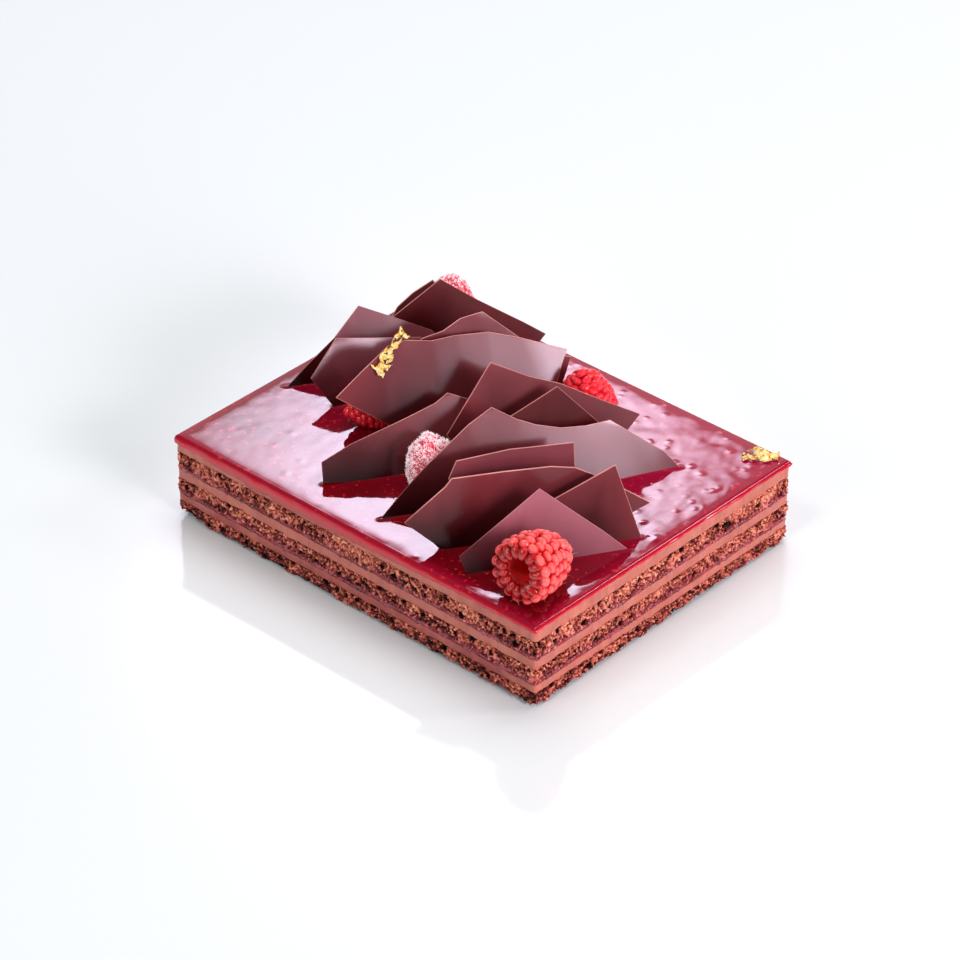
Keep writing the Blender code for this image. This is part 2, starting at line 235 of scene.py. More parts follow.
backdrop = soft_light("backdrop_light", 222, 22, 3.0, (4.0, 2.4), 26, (1.0, 0.95, 1.0))
fade_light(backdrop, (0.6, 0.7), 1.6)
back_light = soft_light("back_light", 223.3, 36.3, 1.9, (0.58, 0.50), 11, (0.86, 0.78, 1.0))
fade_light(back_light, (0.48, 0.48), 1.6)
sheen_light = soft_light("sheen_light", 89, 26.5, 1.6, (0.80, 0.44), 30, (1.0, 0.85, 1.0))
fade_light(sheen_light, (0.5, 0.5), 1.4)
soft_light("top_light", 200, 70, 1.8, (1.4, 1.0), 18, (1.0, 0.98, 0.98), mirrored=False)
soft_light("key_light", 82, 20, 1.6, (0.6, 0.5), 11, (1.0, 0.95, 0.94), mirrored=False)
soft_light("side_light", 137, 33, 1.7, (0.16, 0.40), 4, (1.0, 0.90, 0.95))
soft_light("fill_light", -8, 24, 1.8, (1.2, 0.6), 8, (1.0, 0.97, 0.98))
soft_light("glint_light", 8, 58, 1.6, (0.25, 0.25), 3.5, (1.0, 0.97, 0.97))
print("table and", len(bpy.data.lights), "lights")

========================

▶ _Stated task_: Write out the whole listing again, exactly as it stands.

▶ _Solution to this problem_:
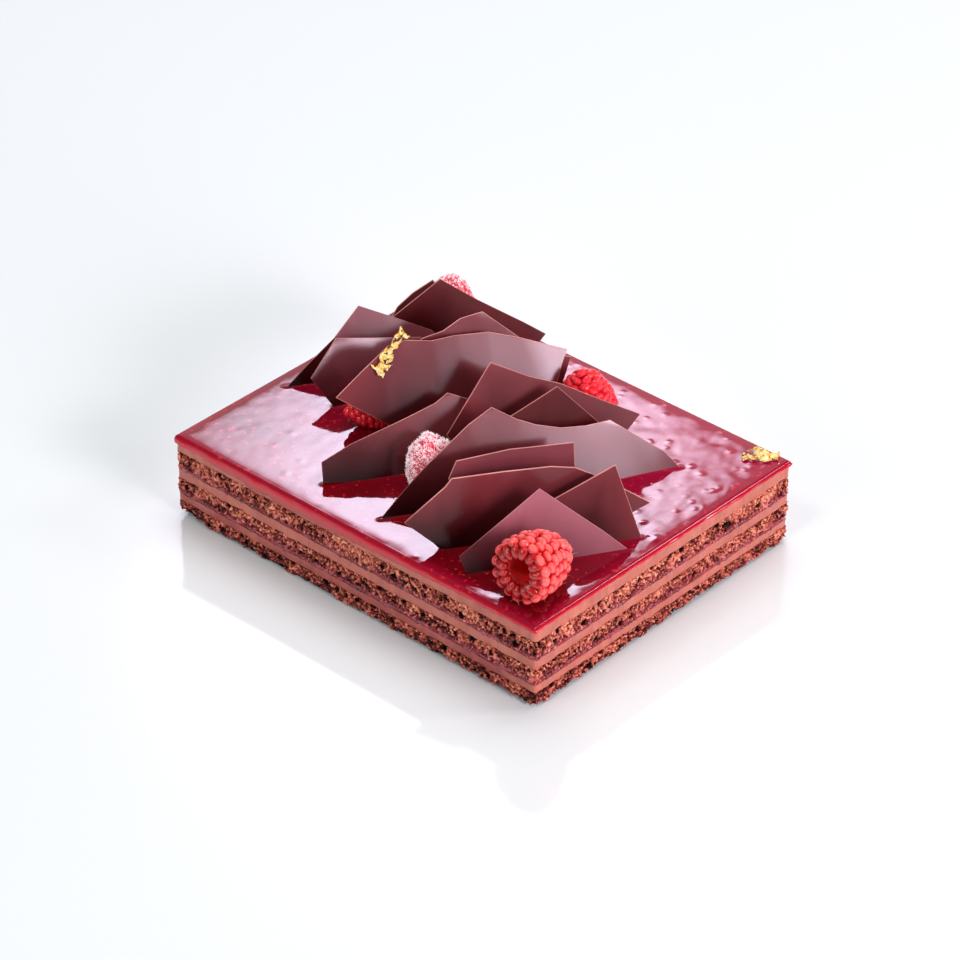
Keep writing the Blender code for this image. This is part 2, starting at line 235 of scene.py. More parts follow.
backdrop = soft_light("backdrop_light", 222, 22, 3.0, (4.0, 2.4), 26, (1.0, 0.95, 1.0))
fade_light(backdrop, (0.6, 0.7), 1.6)
back_light = soft_light("back_light", 223.3, 36.3, 1.9, (0.58, 0.50), 11, (0.86, 0.78, 1.0))
fade_light(back_light, (0.48, 0.48), 1.6)
sheen_light = soft_light("sheen_light", 89, 26.5, 1.6, (0.80, 0.44), 30, (1.0, 0.85, 1.0))
fade_light(sheen_light, (0.5, 0.5), 1.4)
soft_light("top_light", 200, 70, 1.8, (1.4, 1.0), 18, (1.0, 0.98, 0.98), mirrored=False)
soft_light("key_light", 82, 20, 1.6, (0.6, 0.5), 11, (1.0, 0.95, 0.94), mirrored=False)
soft_light("side_light", 137, 33, 1.7, (0.16, 0.40), 4, (1.0, 0.90, 0.95))
soft_light("fill_light", -8, 24, 1.8, (1.2, 0.6), 8, (1.0, 0.97, 0.98))
soft_light("glint_light", 8, 58, 1.6, (0.25, 0.25), 3.5, (1.0, 0.97, 0.97))
print("table and", len(bpy.data.lights), "lights")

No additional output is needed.